- **Description of the task**
Quote exactly the lines from the line containing "for piece_name, shape" to the line containing "bpy.data.objects.remove(obj)", both lines included, please, and nothing more.

## START Provided data

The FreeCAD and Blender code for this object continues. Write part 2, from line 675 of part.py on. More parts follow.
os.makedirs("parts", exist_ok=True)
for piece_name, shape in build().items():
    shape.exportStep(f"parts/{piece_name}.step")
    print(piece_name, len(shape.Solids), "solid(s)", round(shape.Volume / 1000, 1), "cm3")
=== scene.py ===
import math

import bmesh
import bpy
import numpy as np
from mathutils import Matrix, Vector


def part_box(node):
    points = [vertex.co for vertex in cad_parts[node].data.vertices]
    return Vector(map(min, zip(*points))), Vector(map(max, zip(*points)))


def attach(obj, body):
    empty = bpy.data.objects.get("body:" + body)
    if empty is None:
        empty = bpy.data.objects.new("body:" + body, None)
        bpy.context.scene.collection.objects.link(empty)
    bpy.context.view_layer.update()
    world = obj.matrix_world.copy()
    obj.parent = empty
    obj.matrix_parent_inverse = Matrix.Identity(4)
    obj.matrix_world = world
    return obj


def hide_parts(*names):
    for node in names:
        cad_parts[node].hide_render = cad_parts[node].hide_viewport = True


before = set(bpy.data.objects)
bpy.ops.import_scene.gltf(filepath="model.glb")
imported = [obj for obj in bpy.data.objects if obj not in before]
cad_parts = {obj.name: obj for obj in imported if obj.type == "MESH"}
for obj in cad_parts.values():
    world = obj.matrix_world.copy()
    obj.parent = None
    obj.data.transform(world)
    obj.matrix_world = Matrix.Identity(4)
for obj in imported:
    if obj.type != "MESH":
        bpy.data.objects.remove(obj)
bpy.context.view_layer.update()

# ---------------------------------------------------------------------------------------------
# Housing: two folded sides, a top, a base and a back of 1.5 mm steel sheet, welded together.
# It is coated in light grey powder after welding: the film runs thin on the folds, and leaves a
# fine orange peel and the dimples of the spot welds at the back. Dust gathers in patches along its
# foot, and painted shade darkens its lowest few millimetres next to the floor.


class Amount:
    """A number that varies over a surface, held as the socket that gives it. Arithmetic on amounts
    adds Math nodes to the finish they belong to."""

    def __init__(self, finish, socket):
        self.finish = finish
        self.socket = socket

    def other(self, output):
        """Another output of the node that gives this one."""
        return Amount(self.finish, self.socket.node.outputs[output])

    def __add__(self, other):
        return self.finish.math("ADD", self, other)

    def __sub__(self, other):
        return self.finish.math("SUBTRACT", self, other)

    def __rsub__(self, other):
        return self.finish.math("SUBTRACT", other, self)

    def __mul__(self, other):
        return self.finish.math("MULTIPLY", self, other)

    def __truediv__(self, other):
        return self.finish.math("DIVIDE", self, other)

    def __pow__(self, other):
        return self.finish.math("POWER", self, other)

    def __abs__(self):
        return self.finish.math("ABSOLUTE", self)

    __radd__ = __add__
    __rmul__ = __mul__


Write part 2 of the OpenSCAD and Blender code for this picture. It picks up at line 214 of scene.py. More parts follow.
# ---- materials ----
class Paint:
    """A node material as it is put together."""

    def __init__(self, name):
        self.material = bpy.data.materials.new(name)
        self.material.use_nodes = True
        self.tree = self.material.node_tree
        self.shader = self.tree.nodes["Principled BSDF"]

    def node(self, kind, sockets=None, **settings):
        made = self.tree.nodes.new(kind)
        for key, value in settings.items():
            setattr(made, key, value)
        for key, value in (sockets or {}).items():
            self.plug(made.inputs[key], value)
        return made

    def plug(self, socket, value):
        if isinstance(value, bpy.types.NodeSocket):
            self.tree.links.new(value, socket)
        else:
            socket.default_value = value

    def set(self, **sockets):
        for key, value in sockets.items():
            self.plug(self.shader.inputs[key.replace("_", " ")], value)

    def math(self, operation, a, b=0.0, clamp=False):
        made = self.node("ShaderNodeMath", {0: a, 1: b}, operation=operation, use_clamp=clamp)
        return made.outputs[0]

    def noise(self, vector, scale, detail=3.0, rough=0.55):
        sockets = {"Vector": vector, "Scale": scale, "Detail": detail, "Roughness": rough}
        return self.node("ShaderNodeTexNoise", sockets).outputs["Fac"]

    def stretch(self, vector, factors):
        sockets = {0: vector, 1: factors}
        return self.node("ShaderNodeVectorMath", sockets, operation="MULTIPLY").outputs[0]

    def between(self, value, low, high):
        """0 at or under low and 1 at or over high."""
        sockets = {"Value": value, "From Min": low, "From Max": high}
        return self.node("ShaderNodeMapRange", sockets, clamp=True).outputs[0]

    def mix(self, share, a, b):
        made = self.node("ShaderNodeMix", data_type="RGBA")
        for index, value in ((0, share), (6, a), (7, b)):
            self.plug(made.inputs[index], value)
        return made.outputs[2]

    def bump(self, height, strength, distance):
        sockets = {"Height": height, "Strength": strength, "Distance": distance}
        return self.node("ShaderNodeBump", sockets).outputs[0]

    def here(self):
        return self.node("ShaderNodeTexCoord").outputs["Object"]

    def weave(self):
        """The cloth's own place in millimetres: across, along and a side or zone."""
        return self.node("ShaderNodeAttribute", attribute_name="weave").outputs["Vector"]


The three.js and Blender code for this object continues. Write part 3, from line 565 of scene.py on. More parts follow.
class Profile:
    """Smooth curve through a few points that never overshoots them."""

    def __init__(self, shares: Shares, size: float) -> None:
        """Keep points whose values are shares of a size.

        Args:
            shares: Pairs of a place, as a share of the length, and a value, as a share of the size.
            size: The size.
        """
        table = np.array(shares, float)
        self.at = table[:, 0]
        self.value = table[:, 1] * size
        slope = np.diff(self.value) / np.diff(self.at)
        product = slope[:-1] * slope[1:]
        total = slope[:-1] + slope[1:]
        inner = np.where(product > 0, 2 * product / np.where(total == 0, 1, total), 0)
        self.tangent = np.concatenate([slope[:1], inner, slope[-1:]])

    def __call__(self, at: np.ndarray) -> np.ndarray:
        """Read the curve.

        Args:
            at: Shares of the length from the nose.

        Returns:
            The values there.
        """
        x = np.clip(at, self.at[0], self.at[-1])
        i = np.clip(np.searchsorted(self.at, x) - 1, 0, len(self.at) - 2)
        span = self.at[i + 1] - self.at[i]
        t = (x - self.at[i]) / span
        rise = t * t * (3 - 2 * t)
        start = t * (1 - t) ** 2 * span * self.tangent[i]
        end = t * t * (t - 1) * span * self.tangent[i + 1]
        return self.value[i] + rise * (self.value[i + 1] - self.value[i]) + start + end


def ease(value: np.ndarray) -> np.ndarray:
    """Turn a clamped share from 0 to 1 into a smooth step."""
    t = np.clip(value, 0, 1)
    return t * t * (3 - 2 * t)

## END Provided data

- **Solution below**
for piece_name, shape in build().items():
    shape.exportStep(f"parts/{piece_name}.step")
    print(piece_name, len(shape.Solids), "solid(s)", round(shape.Volume / 1000, 1), "cm3")
=== scene.py ===
import math

import bmesh
import bpy
import numpy as np
from mathutils import Matrix, Vector


def part_box(node):
    points = [vertex.co for vertex in cad_parts[node].data.vertices]
    return Vector(map(min, zip(*points))), Vector(map(max, zip(*points)))


def attach(obj, body):
    empty = bpy.data.objects.get("body:" + body)
    if empty is None:
        empty = bpy.data.objects.new("body:" + body, None)
        bpy.context.scene.collection.objects.link(empty)
    bpy.context.view_layer.update()
    world = obj.matrix_world.copy()
    obj.parent = empty
    obj.matrix_parent_inverse = Matrix.Identity(4)
    obj.matrix_world = world
    return obj


def hide_parts(*names):
    for node in names:
        cad_parts[node].hide_render = cad_parts[node].hide_viewport = True


before = set(bpy.data.objects)
bpy.ops.import_scene.gltf(filepath="model.glb")
imported = [obj for obj in bpy.data.objects if obj not in before]
cad_parts = {obj.name: obj for obj in imported if obj.type == "MESH"}
for obj in cad_parts.values():
    world = obj.matrix_world.copy()
    obj.parent = None
    obj.data.transform(world)
    obj.matrix_world = Matrix.Identity(4)
for obj in imported:
    if obj.type != "MESH":
        bpy.data.objects.remove(obj)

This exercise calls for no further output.